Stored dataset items
-=-=-

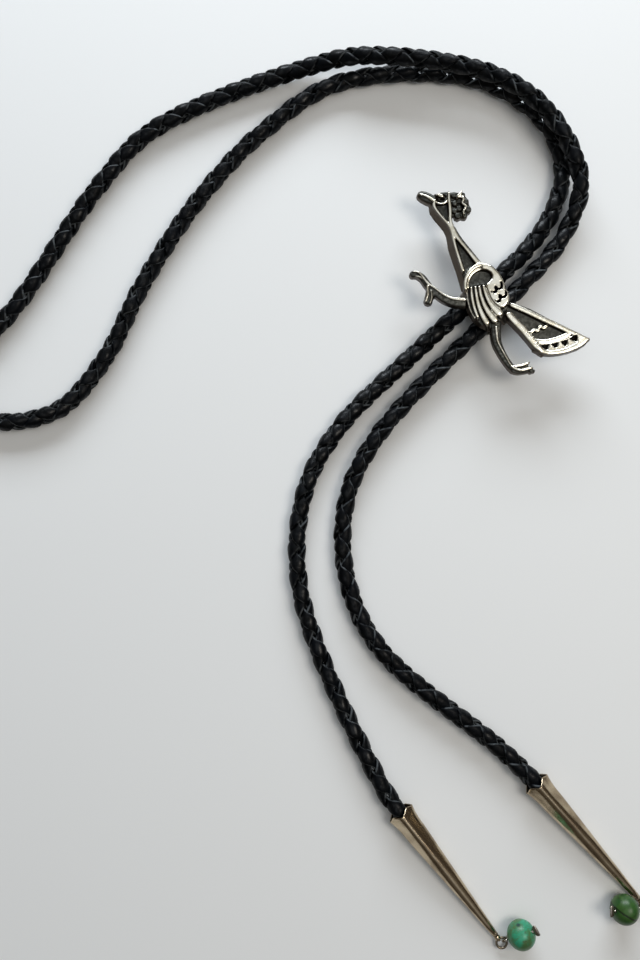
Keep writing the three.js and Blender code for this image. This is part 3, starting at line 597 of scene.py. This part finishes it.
def raised(name, low, high, outline, dome=0.0, foot=0.0):
    """A plate from low to high, with its outline's corners in order."""
    deselect()
    bpy.ops.mesh.primitive_circle_add(vertices=len(outline), radius=MM, fill_type="NGON")
    piece = bpy.context.object
    piece.name = name
    for corner, (x, y) in zip(piece.data.vertices, outline):
        corner.co = Vector((x, y, high)) * MM
    edit(piece)
    bpy.ops.mesh.select_all(action="SELECT")
    bpy.ops.mesh.extrude_region_move(TRANSFORM_OT_translate={"value": (0, 0, (low - high) * MM)})
    done(piece)
    wider = spread(outline, foot)
    for corner in piece.data.vertices:
        if corner.co.z < (low + high) / 2 * MM:
            here = corner.co.xy / MM
            near = min(range(len(outline)), key=lambda k: (Vector(outline[k]) - here).length)
            corner.co.xy = wider[near] * MM
    mesh = edit(piece)
    if dome:
        for rim in mesh.edges:
            rim.select = min(v.co.z for v in rim.verts) > (low + high) / 2 * MM
        bpy.ops.mesh.bevel(offset=dome * MM, segments=4, profile=0.55, clamp_overlap=True)
    bpy.ops.mesh.select_all(action="SELECT")
    bpy.ops.mesh.normals_make_consistent(inside=False)
    return done(piece)


DOMED = {"shoulder": 0.55, "beak": 0.8, "neck flank": 0.3}
FOOT = {"neck flank": 1.2, "beak": 0.05, "tail": 0.1, "body": 0.5}
PLAIN_FOOT, LOBE_FOOT = 0.06, 0.12
LOBE_CORNERS = 20
# rails whose ends lie under lobes or other rails, and aren't rounded themselves
PLAIN_ENDS = ("left leg", "left lower toe", "right leg", "under toe")
bird_wax = [
    raised(
        name, SLIDE_BACK, SLIDE_BACK + high, outline, DOMED.get(name, 0), FOOT.get(name, PLAIN_FOOT)
    )
    for name, (high, outline) in PLATES.items()
]
for x, y, high, wide in LOBES:
    turns = (math.tau * k / LOBE_CORNERS for k in range(LOBE_CORNERS))
    outline = [(x + wide * math.cos(turn), y + wide * math.sin(turn)) for turn in turns]
    bird_wax.append(raised("lobe", SLIDE_BACK, SLIDE_BACK + high, outline, wide * 0.55, LOBE_FOOT))
print("plates:", len(bird_wax))

# %% [markdown]
# A rail is a bezier curve. Its section is a small closed curve with a crowned top and straight
# sides, and each point's radius makes the rail wider or narrower there. The section's top has
# to stay at the rail's height while it widens, so each point of the curve is lowered by its
# share of the crown. The ends are rounded by three more points that taper in.

# %% Lay the rails
CROWN = 0.45
DEPTH = 7.0
# how far out, and how wide, each tapering point is, as shares of the rail's half width and width
END_TAPER = ((0.4, 0.92), (0.72, 0.7), (0.93, 0.36))


def rail_section():
    """The crowned section with straight sides, for a rail of half width 1."""
    arc = []
    for k in range(9):
        turn = math.pi * k / 8
        across = math.copysign(abs(math.cos(turn)) ** 0.7, math.cos(turn))
        arc.append((across, CROWN * math.sin(turn) ** 0.7))
    corners = [(1, -DEPTH), *arc, (-1, -DEPTH)]
    bpy.ops.curve.primitive_bezier_curve_add()
    section = bpy.context.object
    section.name = "rail section"
    section.data.splines.clear()
    spline = section.data.splines.new("POLY")
    spline.points.add(len(corners) - 1)
    for point, (x, y) in zip(spline.points, corners):
        point.co = (x, y, 0, 1)
    spline.use_cyclic_u = True
    section.data.dimensions = "2D"
    section.data.fill_mode = "NONE"
    return section


def rounded_ends(rows):
    """The rows with three tapering points beyond either end."""
    def beyond(end, inner):
        x, y, wide = end
        away = Vector((x - inner[0], y - inner[1])).normalized() * wide / 2
        return [(x + away.x * out, y + away.y * out, wide * share) for out, share in END_TAPER]

    return [*reversed(beyond(rows[0], rows[1])), *rows, *beyond(rows[-1], rows[-2])]


def rail(name, high, rows, section):
    """A mesh rail whose crown is at a height above the slide's back."""
    rows = rows if name in PLAIN_ENDS else rounded_ends(rows)
    deselect()
    bpy.ops.curve.primitive_bezier_curve_add()
    piece = bpy.context.object
    piece.name = name
    line = piece.data
    line.dimensions = "3D"
    line.twist_mode = "Z_UP"
    line.resolution_u = 5
    line.bevel_mode = "OBJECT"
    line.bevel_object = section
    line.use_fill_caps = True
    spline = line.splines[0]
    spline.bezier_points.add(len(rows) - len(spline.bezier_points))
    for point, (x, y, wide) in zip(spline.bezier_points, rows):
        point.co = Vector((x, y, SLIDE_BACK + high - CROWN * wide / 2)) * MM
        point.radius = wide / 2 * MM
        point.handle_left_type = point.handle_right_type = "AUTO"
    bpy.ops.object.convert(target="MESH")
    return bpy.context.object


section = rail_section()
for name, (high, rows) in WIRES.items():
    bird_wax.append(rail(name, high, rows, section))
bpy.data.objects.remove(section)
print("rails:", len(WIRES))

# %% [markdown]
# All of it is joined, and what hangs below the back is flattened onto it by scaling it to
# nothing across the back's plane. The remesh makes one skin of it. The scallops in the
# shoulder and the teeth in the tail are cut afterwards by a Boolean, and a few rounds of
# smoothing take the edge off everything, as polishing does. The remesh spends as many faces on
# the flat back as on the crest, so Decimate then takes out those that carry no shape.

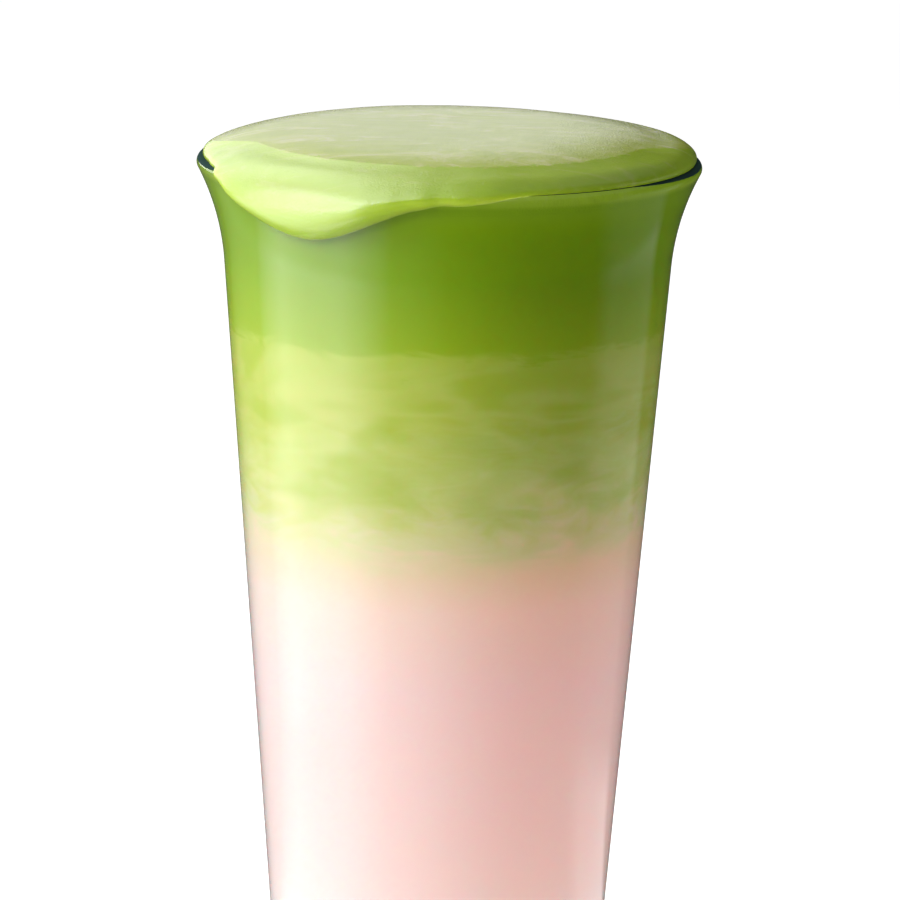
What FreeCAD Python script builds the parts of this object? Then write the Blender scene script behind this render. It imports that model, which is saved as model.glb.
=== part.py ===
import FreeCAD, Part
import math
import os

# Matcha cheese foam drink in a flared glass tumbler: pink milk at the bottom, a marbled
# layer where it meets the tea, green matcha above, and a thick crown of matcha cheese foam
# that plugs the mouth and runs over the lip at the front left.
#
# Millimetres, +Z up. The origin is the middle of the base. The front is -Y, and angles
# round the glass start there and grow toward +X.

Vector = FreeCAD.Vector

# ---- Glass tumbler ----
glass_height = 150.0      # base to the top of the lip
rim_diameter = 90.0       # across the outside of the lip
lip_flare = 5.08          # how far the lip stands out from the neck, on the radius
flare_height = 19.0       # height over which the side curves out to the lip
foot_diameter = 58.9      # outside of the straight side, carried down to the base
wall_thickness = 2.4
base_thickness = 9.0
heel_radius = 3.5         # outside corner at the base
floor_radius = 6.0        # inside corner at the floor

# ---- Layers in the glass, from the top down ----
foam_depth = 3.3          # foam reaches this far down inside the lip
matcha_depth = 26.2       # green matcha under the foam
marbled_depth = 40.5      # marbled layer under the matcha; pink milk fills the rest
matcha_wave = 0.7         # height of the waves where matcha and marbled layer meet
milk_wave = 1.6           # the same, where marbled layer and milk meet
matcha_tilt = 0.4         # that meeting stands this much higher at the left wall
milk_tilt = 1.5
waves_across = 3.1        # how tight the waves are, from left to right
waves_deep = 2.3          # the same, from front to back
milk_wave_turn = 0.4      # where each sheet's waves start
matcha_wave_turn = 2.1
sheet_reach = 1.1         # half width of each sheet, as a share of the lip's radius

# ---- Foam crown ----
foam_crown = 5.25         # height over the lip in the middle
foam_inset = 0.44         # the crown's side stands this far inside the lip's outside
crown_lean = 0.36         # the shoulder stands this much fuller on one side
lean_side = 6.0           # degrees past the front where the lean is nil
lip_cover = 0.9           # the crown turns in at this height, above and below the lip's top

# ---- Foam spill over the lip ----
lobe_at = -36.6           # angle of the lowest point of the thick lobe
lobe_half_width = 37.3    # the lobe ends this many degrees to each side
lobe_drop = 9.5           # its lowest point, below the top of the lip
lobe_thickness = 3.4      # how far the lobe's skin is drawn out from the glass
lobe_full_drop = 6.0      # where it drops this much it has its full thickness
film_thickness = 1.0      # the same, where only a film runs over the lip
film_full_drop = 1.6
tail_at = 4.4             # a thin tail runs on along the lip
tail_half_width = 13.3
tail_drop = 1.35
belly_at = 0.45           # the spill's belly, as a share of its drop
chin_at = 0.95            # its lowest bulge, and how thick that is beside the belly
chin_fullness = 0.9
shoulder_sag = 0.3        # the shoulder is this much lower over the lobe

# The crown's upper rings, from the middle out: radius as a share of the lip's radius,
# height as a share of foam_crown, and how much of crown_lean lifts the ring.
CROWN_RINGS = [
    (0.09, 1.00, 0.0),
    (0.31, 1.00, 0.0),
    (0.53, 0.975, 0.0),
    (0.73, 0.84, -0.1),
    (0.85, 0.60, 0.3),
    (0.92, 0.50, 0.8),
]
CROWN_SPOKES = 48         # control points round each ring

# ---- Worked out from the sizes above ----
rim_radius = rim_diameter / 2
neck_radius = rim_radius - lip_flare
neck_height = glass_height - flare_height
foot_radius = foot_diameter / 2
foam_level = glass_height - foam_depth
marbled_top = foam_level - matcha_depth
milk_top = marbled_top - marbled_depth
lip_radius = wall_thickness / 2

# Directions in the section: x is the radius and y is the height.
taper = math.atan((neck_radius - foot_radius) / neck_height)
ALONG_SIDE = Vector(math.sin(taper), math.cos(taper), 0)
OUTWARD = Vector(math.cos(taper), -math.sin(taper), 0)

neck_outside = Vector(neck_radius, neck_height, 0)
neck_middle = neck_outside - OUTWARD * lip_radius
lip_centre = Vector(rim_radius - lip_radius, glass_height - lip_radius, 0)

# The flare is one arc, tangent to the side at the neck and ending at the lip's centre.
flare_chord = lip_centre - neck_middle
flare_radius = flare_chord.Length ** 2 / (2 * flare_chord.dot(OUTWARD))
flare_centre = neck_middle + OUTWARD * flare_radius
TO_LIP = (lip_centre - flare_centre).normalize()
OVER_LIP = Vector(TO_LIP.y, -TO_LIP.x, 0)


def in_section(point):
    """A point of the section, given as radius and height, on the XZ plane."""
    return Vector(point.x, 0, point.y)


def line(start, end):
    return Part.LineSegment(in_section(start), in_section(end)).toShape()


def arc(start, middle, end):
    return Part.Arc(in_section(start), in_section(middle), in_section(end)).toShape()


def corner_arc(before, corner, after, radius):
    """Start, middle and end of the arc that rounds a corner."""
    to_before = (before - corner).normalize()
    to_after = (after - corner).normalize()
    half_angle = to_before.getAngle(to_after) / 2
    bisector = (to_before + to_after).normalize()
    centre = corner + bisector * (radius / math.sin(half_angle))
    setback = radius / math.tan(half_angle)
    return corner + to_before * setback, centre - bisector * radius, corner + to_after * setback


def flare_arc(offset):
    """Start, middle and end of the flare's arc, offset from the middle of the wall."""
    radius = flare_radius + offset
    halfway = (TO_LIP - OUTWARD).normalize()
    return (flare_centre - OUTWARD * radius,
            flare_centre + halfway * radius,
            flare_centre + TO_LIP * radius)


def revolve(edges):
    face = Part.Face(Part.Wire(edges))
    return face.revolve(Vector(0, 0, 0), Vector(0, 0, 1), 360)


def wall_edges():
    """The outside edges from the middle of the base to the lip's flare, as one list."""
    centre = Vector(0, 0, 0)
    heel_start, heel_middle, heel_end = corner_arc(
        centre, Vector(foot_radius, 0, 0), neck_outside, heel_radius)
    flare_start, flare_middle, flare_end = flare_arc(-lip_radius)
    return [
        line(centre, heel_start),
        arc(heel_start, heel_middle, heel_end),
        line(heel_end, flare_start),
        arc(flare_start, flare_middle, flare_end),
    ]


def bore_edges():
    """The inside edges from the lip's flare down to the middle of the floor."""
    floor_centre = Vector(0, base_thickness, 0)
    neck_inside, flare_middle, flare_end = flare_arc(lip_radius)
    down_side = -ALONG_SIDE
    floor_corner = neck_inside + down_side * ((neck_inside.y - base_thickness) / ALONG_SIDE.y)
    start, middle, end = corner_arc(neck_inside, floor_corner, floor_centre, floor_radius)
    return [
        arc(flare_end, flare_middle, neck_inside),
        line(neck_inside, start),
        arc(start, middle, end),
        line(end, floor_centre),
    ]


def make_glass():
    lip_start = lip_centre - TO_LIP * lip_radius
    lip_end = lip_centre + TO_LIP * lip_radius
    lip_tip = lip_centre + OVER_LIP * lip_radius
    closing = line(Vector(0, base_thickness, 0), Vector(0, 0, 0))
    return revolve(wall_edges() + [arc(lip_start, lip_tip, lip_end)] + bore_edges() + [closing])


def lip_crest_arc(toward):
    """The lip's arc from its top to where the flare begins: 1 is inside, -1 outside."""
    crest = lip_centre + Vector(0, lip_radius, 0)
    side = lip_centre + TO_LIP * (lip_radius * toward)
    side_angle = math.atan2(side.y - lip_centre.y, side.x - lip_centre.x)
    halfway = (side_angle + math.pi / 2) / 2
    middle = lip_centre + Vector(math.cos(halfway), math.sin(halfway), 0) * lip_radius
    return crest, middle, side


def make_bore():
    """All that the glass can hold, up to the top of the lip."""
    crest, middle, side = lip_crest_arc(1)
    mouth = Vector(0, glass_height, 0)
    edges = [line(mouth, crest), arc(crest, middle, side)] + bore_edges()
    return revolve(edges + [line(Vector(0, base_thickness, 0), mouth)])


def make_block():
    """The glass with its bore filled: what the foam outside has to go round."""
    crest, middle, side = lip_crest_arc(-1)
    mouth = Vector(0, glass_height, 0)
    edges = wall_edges() + [arc(side, middle, crest), line(crest, mouth)]
    return revolve(edges + [line(mouth, Vector(0, 0, 0))])


def outside_radius(height):
    """Radius of the outside of the glass at a height."""
    if height > lip_centre.y:
        return lip_centre.x + math.sqrt(max(lip_radius ** 2 - (height - lip_centre.y) ** 2, 0))
    if height > neck_height:
        outer = flare_radius - lip_radius
        return flare_centre.x - math.sqrt(outer ** 2 - (height - flare_centre.y) ** 2)
    return foot_radius + height * math.tan(taper)


def layer_top(level, tilt, wave, turn):
    """A wavy sheet across the glass, and all below it, as one solid.

    The sheet is a net of control heights: a tilt, and two crossing waves.
    """
    steps = 8
    reach = sheet_reach * rim_radius
    poles = []
    for i in range(steps + 1):
        row = []
        for j in range(steps + 1):
            across = 2 * i / steps - 1
            deep = 2 * j / steps - 1
            ripple = math.sin(waves_across * across + turn) * math.cos(waves_deep * deep - turn)
            height = level - tilt * across + wave * ripple
            row.append(Vector(across * reach, deep * reach, height))
        poles.append(row)
    mults = [4] + [1] * (steps - 3) + [4]
    knots = list(range(len(mults)))
    sheet = Part.BSplineSurface()
    sheet.buildFromPolesMultsKnots(poles, mults, mults, knots, knots, False, False, 3, 3)
    return sheet.toShape().extrude(Vector(0, 0, -2 * glass_height))


def spill_drop(angle):
    """How far below the top of the lip the foam comes down outside, at an angle."""
    tail = tail_drop * math.exp(-((angle - tail_at) / tail_half_width) ** 2)
    across = (angle - lobe_at) / lobe_half_width
    if abs(across) >= 1:
        return tail
    return tail + lobe_drop * math.cos(math.pi / 2 * across) ** 2


def blend(start, end, share):
    return tuple(a + (b - a) * share for a, b in zip(start, end))


def ease(share):
    """A smooth step from 0 to 1."""
    share = min(1.0, share)
    return share * share * (3 - 2 * share)


def crown_section(angle):
    """Control points of the foam's skin at an angle: radius, and height over the lip.

    Where nothing spills, the skin turns in over the lip and dives into the glass. Where
    foam spills, the same points are drawn out and down, as a film or as a thick lobe.
    """
    drop = spill_drop(angle)
    lobe = ease(drop / lobe_full_drop)
    film = ease(drop / film_full_drop)
    thickness = film_thickness * film + (lobe_thickness - film_thickness) * lobe
    lean = crown_lean * math.sin(math.radians(angle - lean_side))
    rings = [(part * rim_radius, rise * foam_crown + lifted * lean)
             for part, rise, lifted in CROWN_RINGS]
    shoulder_radius, shoulder_rise = rings.pop()
    rings.append((shoulder_radius + 2 * lean + thickness, shoulder_rise - shoulder_sag * lobe))

    tucked_in = [
        (rim_radius - foam_inset, lip_cover),
        (rim_radius - foam_inset - lip_radius, -lip_cover),
        (rim_radius - 2 * wall_thickness, -foam_depth),
    ]
    belly = outside_radius(glass_height - belly_at * drop) + thickness
    chin = outside_radius(glass_height - chin_at * drop) + chin_fullness * thickness
    behind = outside_radius(glass_height - drop) - lip_radius
    drawn_out = [
        (belly, lip_cover * (1 - lobe) - belly_at * drop),
        (chin, -chin_at * drop),
        (behind, -drop - lip_cover),
    ]
    for inner, outer in zip(tucked_in, drawn_out):
        rings.append(blend(inner, outer, film))
    rings.append((rim_radius - 6 * wall_thickness, -lobe_drop - foam_depth))
    return rings


def make_crown_skin():
    """The foam's outer shape as a closed solid, from a net of rings and spokes."""
    shrink = (2 + math.cos(2 * math.pi / CROWN_SPOKES)) / 3
    poles = []
    for spoke in range(CROWN_SPOKES):
        angle = 360 * spoke / CROWN_SPOKES
        if angle > 180:
            angle -= 360
        across = math.sin(math.radians(angle))
        deep = -math.cos(math.radians(angle))
        poles.append([Vector(radius / shrink * across, radius / shrink * deep, glass_height + rise)
                      for radius, rise in crown_section(angle)])
    ring_mults = [1] * (CROWN_SPOKES + 1)
    rings = len(poles[0])
    spoke_mults = [4] + [1] * (rings - 4) + [4]
    skin = Part.BSplineSurface()
    skin.buildFromPolesMultsKnots(
        poles, ring_mults, spoke_mults,
        list(range(len(ring_mults))), list(range(len(spoke_mults))), True, False, 3, 3)
    ends = [skin.vIso(value).toShape() for value in (0, len(spoke_mults) - 1)]
    caps = [Part.Face(Part.Wire([end])) for end in ends]
    shell = Part.Shell(Part.makeShell([skin.toShape()] + caps).Faces)
    shell.sewShape()
    solid = Part.Solid(shell)
    if solid.Volume < 0:
        solid.reverse()
    return solid


def make_foam(block, bore):
    """The crown and its spill, cut round the glass, with the plug inside the lip."""
    outside = make_crown_skin().cut(block)
    below = Part.makeCylinder(rim_radius, foam_level)
    plug = bore.cut(below)
    return outside.fuse(plug).removeSplitter()


def make_layers(bore):
    """Milk, marbled layer and matcha, cut from the bore along their wavy tops."""
    drink = bore.common(Part.makeCylinder(rim_radius, foam_level))
    under_milk_top = layer_top(milk_top, milk_tilt, milk_wave, milk_wave_turn)
    under_marbled_top = layer_top(marbled_top, matcha_tilt, matcha_wave, matcha_wave_turn)
    return {
        "pink_milk_layer": drink.common(under_milk_top),
        "marbled_layer": drink.common(under_marbled_top).cut(under_milk_top),
        "matcha_layer": drink.cut(under_marbled_top),
    }


def only_solid(shape):
    solids = shape.Solids
    if len(solids) != 1:
        raise ValueError("expected one solid, found %d" % len(solids))
    return solids[0]


def main():
    os.makedirs("parts", exist_ok=True)
    bore = make_bore()
    nodes = {"glass_tumbler": make_glass(), "matcha_foam": make_foam(make_block(), bore)}
    nodes.update(make_layers(bore))
    for name, shape in sorted(nodes.items()):
        solid = only_solid(shape)
        solid.exportStep("parts/" + name + ".step")
        print(name, "valid", solid.isValid(), "volume_ml", round(solid.Volume / 1000, 2))


main()
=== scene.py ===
import math

import bpy
import numpy as np
from mathutils import Matrix, Vector


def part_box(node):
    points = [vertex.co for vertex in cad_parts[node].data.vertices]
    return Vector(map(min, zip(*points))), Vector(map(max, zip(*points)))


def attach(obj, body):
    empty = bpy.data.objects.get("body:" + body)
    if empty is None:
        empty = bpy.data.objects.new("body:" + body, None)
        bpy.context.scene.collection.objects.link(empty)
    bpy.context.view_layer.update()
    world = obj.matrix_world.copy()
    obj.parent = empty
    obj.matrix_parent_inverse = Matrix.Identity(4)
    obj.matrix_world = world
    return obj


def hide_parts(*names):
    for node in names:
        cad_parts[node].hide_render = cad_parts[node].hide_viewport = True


# A layered matcha drink in a flared glass, under a crown of matcha cheese foam.
#
# The frame is in metres. The outlines below are worked out in millimetres, as radius and
# height, and become metres when a mesh is made. Angles round the glass start at the front
# (-Y) and grow toward +X.

MM = 0.001

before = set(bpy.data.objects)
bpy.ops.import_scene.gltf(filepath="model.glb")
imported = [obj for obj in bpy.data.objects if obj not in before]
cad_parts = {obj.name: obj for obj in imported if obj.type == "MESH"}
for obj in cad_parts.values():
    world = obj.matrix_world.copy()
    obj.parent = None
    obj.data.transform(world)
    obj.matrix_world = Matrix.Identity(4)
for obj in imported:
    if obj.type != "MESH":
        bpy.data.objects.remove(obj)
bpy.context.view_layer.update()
_, glass_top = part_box("glass_tumbler")
_, foam_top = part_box("matcha_foam")
_, drink_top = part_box("matcha_layer")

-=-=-

What you are asked to do —
Reproduce the listing above exactly from the line containing "before = set(bpy.data.objects)" through its last line, with both of those lines included.

Response for this exercise —
before = set(bpy.data.objects)
bpy.ops.import_scene.gltf(filepath="model.glb")
imported = [obj for obj in bpy.data.objects if obj not in before]
cad_parts = {obj.name: obj for obj in imported if obj.type == "MESH"}
for obj in cad_parts.values():
    world = obj.matrix_world.copy()
    obj.parent = None
    obj.data.transform(world)
    obj.matrix_world = Matrix.Identity(4)
for obj in imported:
    if obj.type != "MESH":
        bpy.data.objects.remove(obj)
bpy.context.view_layer.update()
_, glass_top = part_box("glass_tumbler")
_, foam_top = part_box("matcha_foam")
_, drink_top = part_box("matcha_layer")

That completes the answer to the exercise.